Я был так поглощен своим горем, что не обратил тогда внимания на ее слова и понял их только позже. Я оставил ее на улице, но, входя в комнату моей бедной матери, заметил, что дама под вуалью идет вслед за мной. Молча приблизилась она к постели больной, взяла ее руку, которую надолго задержала в своей, нагнулась к ее лицу, заглянула в глаза, прислушалась к ее дыханию, а потом шепнула мне на ухо: «Нет, юноша, вашей матери не так плохо, как вы думаете. У нее есть еще силы и воля жить. Доктор напрасно перестал надеяться. Я сейчас пошлю его к вам и уверена, что он спасет ее».

«Кто эта женщина? — слабым голосом спросила моя мать. — Я вас не знаю, моя милая, а ведь мне знакомы все в нашей округе».

«Я ваша соседка, — ответила княжна, — и пришла вам сказать, что скоро прибудет доктор».

Она вышла, и сейчас же мой отец воскликнул: «Да ведь это княжна Агата, я сразу узнал ее!»

Мы не хотели ему верить, нам казалось, что он ошибается, но у нас не было времени долго рассуждать об этом. Мать сказала, что уже чувствует себя лучше, а вскоре явился и доктор; он снова принялся лечить ее и, уходя, сказал нам, что теперь она выздоровеет.

И она в самом деле выздоровела; с тех пор она всегда говорила, что дама под вуалью, появившаяся у ее смертного ложа, была ее святой покровительницей, которой она как раз в ту минуту молилась, и дуновение уст этого ангела чудесным образом вернуло ее к жизни. Ни за что не хотела она расстаться с этой благочестивой и поэтической мыслью, а мои братья и сестры, бывшие тогда еще детьми, до сих пор разделяют с ней ее веру. Доктор всегда делал вид, будто не понимает нас, когда мы заговаривали с ним о даме в черном плаще, которая только вошла к нам и вышла, предсказав нам его приход и выздоровление моей матери.

Говорят, княжна требует соблюдения полной тайны от всех, кому поручает вести свои добрые дела, и скромность ее доходит чуть ли не до мании. В течение многих лет тайна ее оставалась нерушимой, но истина в конце концов всегда обнаруживается, и теперь кое-кто уже знает, что это она является загадочной покровительницей несчастных. Но подумай, как несправедливо и безумно судят иногда люди! Некоторые говорят, будто она совершила какое-то преступление и дала обет искупить его, что ее благородная и святая жизнь не что иное, как добровольно наложенное на себя тяжкое покаяние, что в душе она до того ненавидит людей, что не хочет даже обменяться добрым словом с теми, кому помогает, и что только страх вечной кары заставляет ее посвящать свою жизнь делам милосердия.

Такие суждения ужасны, не правда ли?
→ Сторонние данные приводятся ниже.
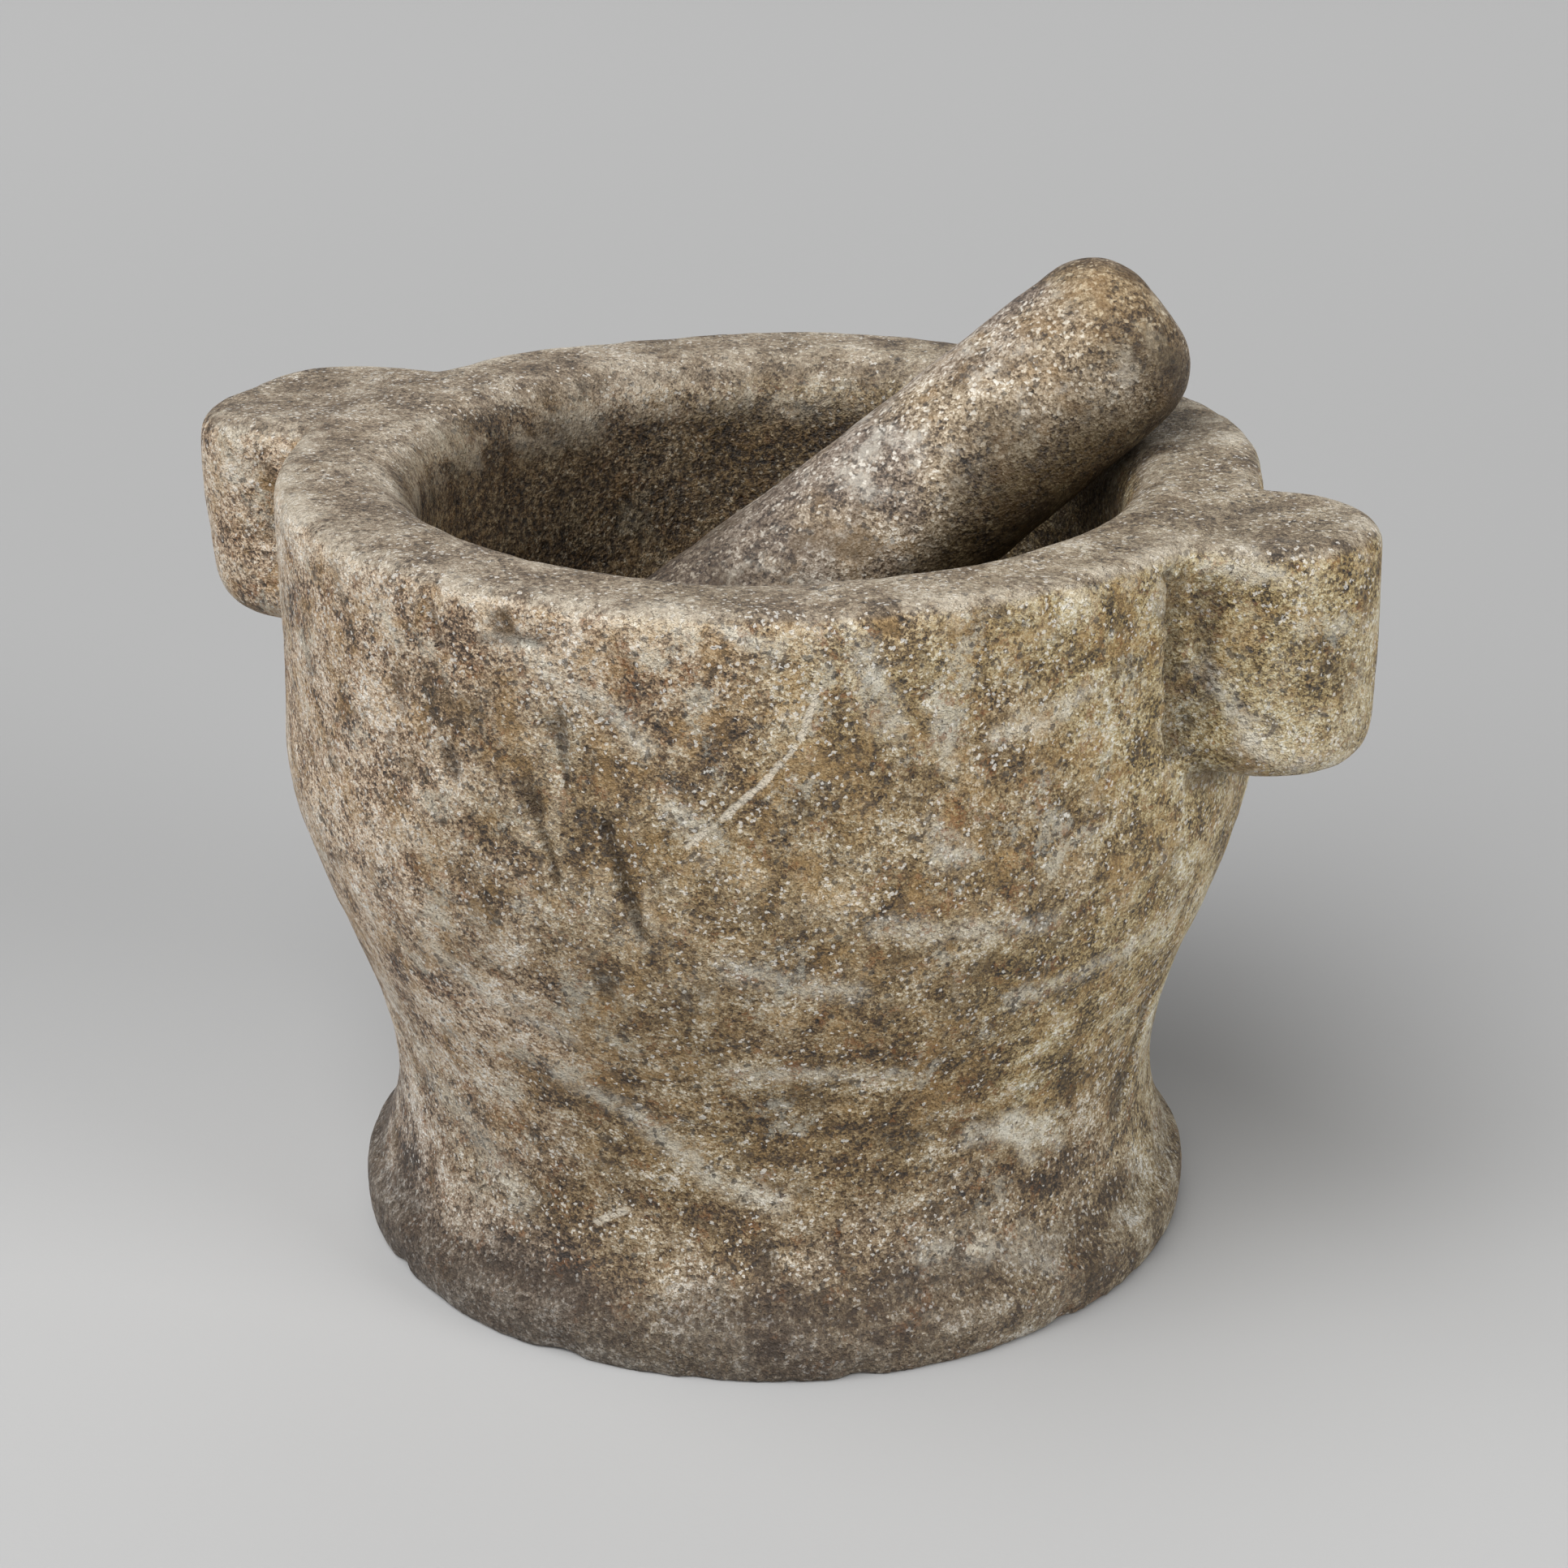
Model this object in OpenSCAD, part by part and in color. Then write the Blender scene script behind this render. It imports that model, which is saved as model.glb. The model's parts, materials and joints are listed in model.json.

Однако я сам слышал, как это говорили, правда, шепотом, старухи, собиравшиеся по вечерам у моей матери, но порой это повторяют и молодые люди, пораженные такими странными подозрениями. Что до меня, то я твердо уверен, что видел не призрак, и хотя мой отец, боясь потерять расположение княжны, если выдаст ее инкогнито, уже не смеет говорить, что это именно она посетила нас, то тогда, вначале, он так прямо и решительно заявил это, что я не мог не поверить ему.

Как только мать стала поправляться, я пошел заплатить доктору за его услуги, но ни он, ни аптекарь нашего предместья не взяли с меня денег. На мои расспросы оба ответили, как им было, видимо, приказано, что тайное общество богатых и благочестивых лиц возмещало им все их труды и издержки.